Lundi 13 Octobre 2003

Le verre, un matèriau fragile ?

par Hervé Arribart & René Gy

Société Saint Gobain

 

Certains mots possèdent, suivant qu'ils soient employés dans le langage scientifique ou dans le langage courant, des sens différents. L'adjectif fragile est de ceux-là. Dans le langage courant, il qualifie un objet de faible résistance mécanique, qui résiste mal à des sollicitations mécaniques (impact, compression, tension, ...), même faibles. Mais, chez les mécaniciens des solides, sont qualifiés de fragiles les matériaux dont la rupture se fait d'une façon bien précise : l'objet cède brusquement sous une certaine contrainte, " sans prévenir " (ils s'opposent en cela aux matériaux ductiles, comme les métaux, qui se déforment beaucoup avant de finir par céder). Mais cette définition ne préjuge pas de l'intensité de la contrainte qu'il faut appliquer pour que la rupture se produise. On peut donc imaginer un objet fait d'un matériau fragile qui soit très résistant mécaniquement.

D'ailleurs, il en existe : les fibres optiques, tout comme les fibres de verre qui sont utilisées pour le renforcement des polymères (pour faire des matériaux composites), présentent une très bonne résistance mécanique, qui est d'environ 5000 MPa (5 109 Pascal).

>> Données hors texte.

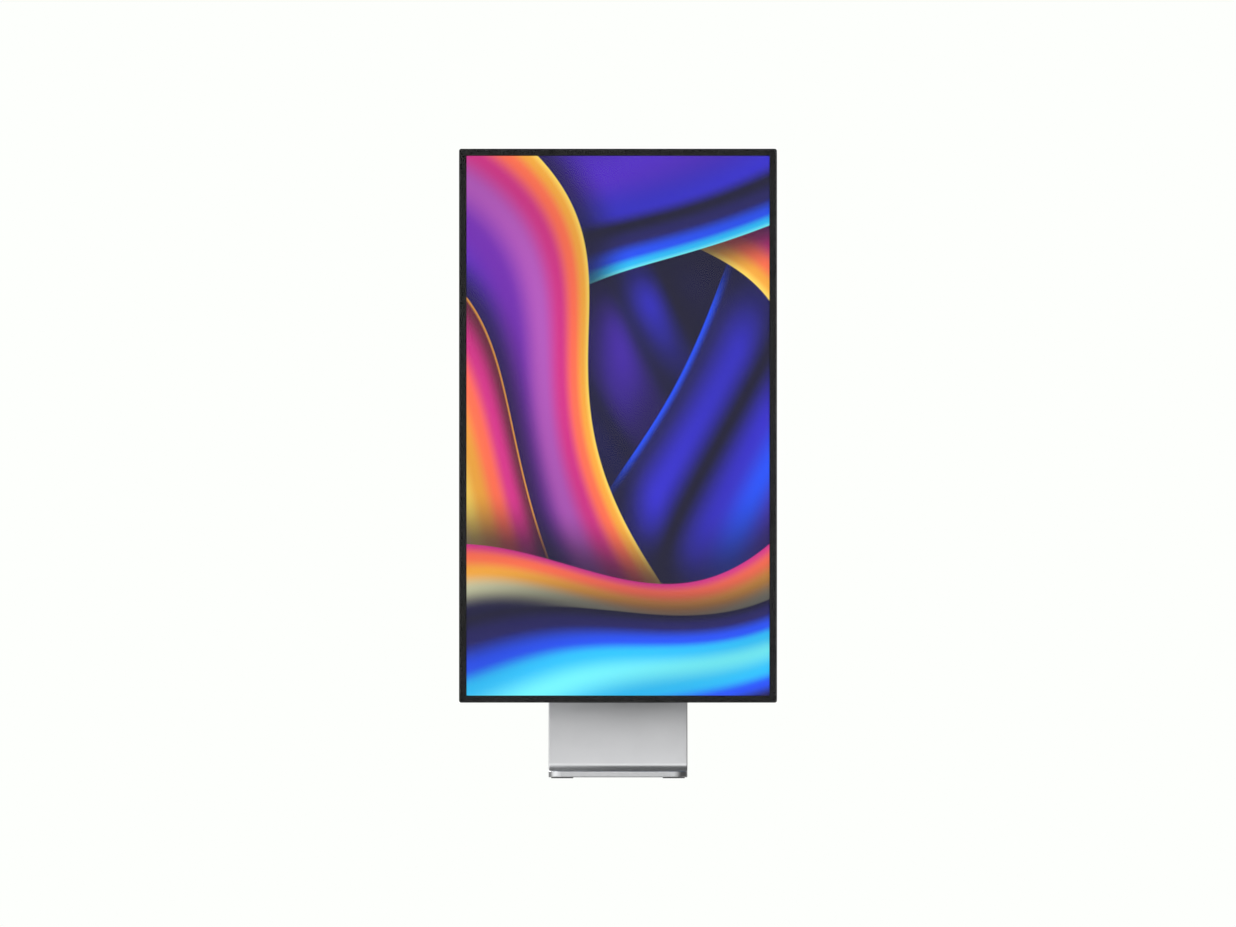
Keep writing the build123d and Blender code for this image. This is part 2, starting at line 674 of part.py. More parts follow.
with BuildPart() as backlight_chassis:
    slab(D_CHASSIS, D_CAVITY, STACK_W, STACK_H)
    ring_slab(D_DIFFUSER, D_CHASSIS, (STACK_W, STACK_H),
              (STACK_W - 2 * CHASSIS_WALL, STACK_H - 2 * CHASSIS_WALL))
keep(backlight_chassis, "backlight_chassis")

with BuildPart() as panel_frame:
    frame_inset = 2 * (WALL + FRAME_GAP)
    ring_slab(D_MASK, D_CAVITY, (PANEL_W - frame_inset, PANEL_H - frame_inset),
              (CELL_W + 2 * CELL_GAP, CELL_H + 2 * CELL_GAP))
keep(panel_frame, "panel_frame")

# ---- display: rear housing and what shows through it -----------------------------------------
SOCKET_R = 70.0
SOCKET_IN = 65.0
SPINDLE_HOLE = FLANGE_R - 1.0
PORT_X = 165.0           # in landscape this edge is the lower one
PORT_PITCH = 18.0
PORT_COUNT = 4
PORT_FIRST = 12.0
PORT_LONG = 9.0
PORT_SHORT = 3.2
PORT_DEEP = 7.0
INLET_Z = -42.0
INLET_LONG = 28.0
INLET_SHORT = 20.0
INLET_CORNER = 1.8
OPENING_FIT = 0.2        # round the ports and the inlet, in the housing
VENT_R = 3.4
VENT_PITCH = 11.0
REAR_EDGE = 2.4
RING_SCREWS = 6          # housing screws in the recess, on a circle
RING_SCREW_CIRCLE = 45.0
RING_SCREW_START = 30
RING_SCREW_R = 1.5
RING_SCREW_HOLE_R = 1.6
RING_SCREW_HEAD_R = 2.6
RING_SCREW_HEAD_T = 0.25
NOTCH_W = 8.8
NOTCH_REACH = 6.8
port_spots = [(PORT_X, PORT_FIRST + n * PORT_PITCH) for n in range(PORT_COUNT)]
vent_fields = [(-160, 0, 4, 48), (160, 210, 4, 18), (160, -210, 4, 18)]

with BuildPart() as rear_housing:
    slab(D_MASK, PANEL_D, PANEL_W, PANEL_H, PANEL_CORNER)
    fillet(rear_housing.faces().sort_by(Axis.Y)[-1].edges(), REAR_EDGE)
    slab(D_MASK, D_WALL, PANEL_W - 2 * WALL, PANEL_H - 2 * WALL, mode=Mode.SUBTRACT)
    discs(D_RECESS_WALL, PANEL_D, SOCKET_R + WALL)
    discs(D_RECESS, PANEL_D, SOCKET_R, mode=Mode.SUBTRACT)
    discs(D_RECESS_WALL, D_RECESS, SPINDLE_HOLE, mode=Mode.SUBTRACT)
    with BuildSketch(layer(PANEL_D)):
        for x, z, across, along in vent_fields:
            with Locations((x, z)):
                with GridLocations(VENT_PITCH, VENT_PITCH, across, along):
                    Circle(VENT_R)
        with Locations(*port_spots):
            SlotOverall(PORT_LONG + 2 * OPENING_FIT, PORT_SHORT + 2 * OPENING_FIT, rotation=90)
        with Locations((PORT_X, INLET_Z)):
            RectangleRounded(INLET_SHORT + 2 * OPENING_FIT, INLET_LONG + 2 * OPENING_FIT,
                             INLET_CORNER + OPENING_FIT)
    extrude(amount=WALL, mode=Mode.SUBTRACT)
    with BuildSketch(layer(D_RECESS)):
        with PolarLocations(RING_SCREW_CIRCLE, RING_SCREWS, start_angle=RING_SCREW_START):
            Circle(RING_SCREW_HOLE_R)
    extrude(amount=WALL, mode=Mode.SUBTRACT)
keep(rear_housing, "rear_housing")

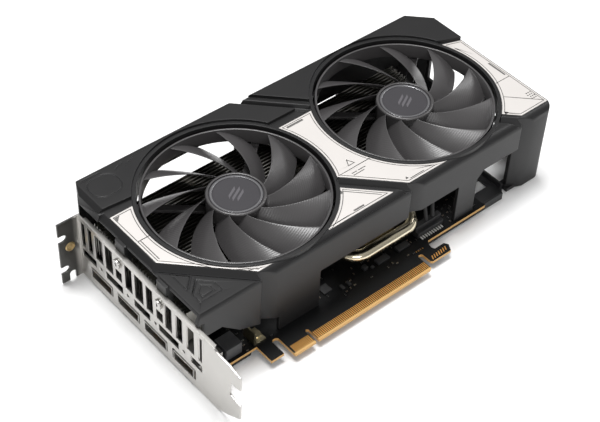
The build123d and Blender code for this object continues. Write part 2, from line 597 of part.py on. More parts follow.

Une telle fibre, d'un diamètre de 0,1 mm, soit environ le diamètre d'un cheveu, peut supporter sans céder une masse de 5 kg. C'est mieux qu'une fibre d'acier de même diamètre !

Fibres de verre

Pourtant, deux verres à boire qui s'entrechoquent peuvent se briser, alors que la contrainte à laquelle ils sont soumis ne dépasse guère 10 MPa.

Il n'y a rien de contradictoire entre ces deux faits : la caractéristique d'un matériau fragile est justement que l'intensité de la contrainte mécanique qui provoque la rupture de l'objet dont il est fait n'est pas une caractéristique intrinsèque du matériau. Elle dépend beaucoup de la présence éventuelle de défauts, ainsi que des contraintes internes qui ont pu y être accumulées. Ces deux paramètres dépendent eux-mêmes de l'histoire de l'objet considéré : de la façon dont il a été élaboré et manipulé et des cycles thermiques auxquels il a pu être soumis.

Des objets seront présentés, faits du même verre, dont certains sont très fragiles - dans le sens commun du terme - et d'autres très résistants.

Larme batavique en lumière polarisèe

Une autre expérience sera réalisée consistant à préparer des objets étonnants, à la fois très fragiles, puisqu'il suffit d'une pichenette pour les pulvériser, et très résistants, puisqu'on peut taper dessus avec un marteau sans qu'ils se brisent.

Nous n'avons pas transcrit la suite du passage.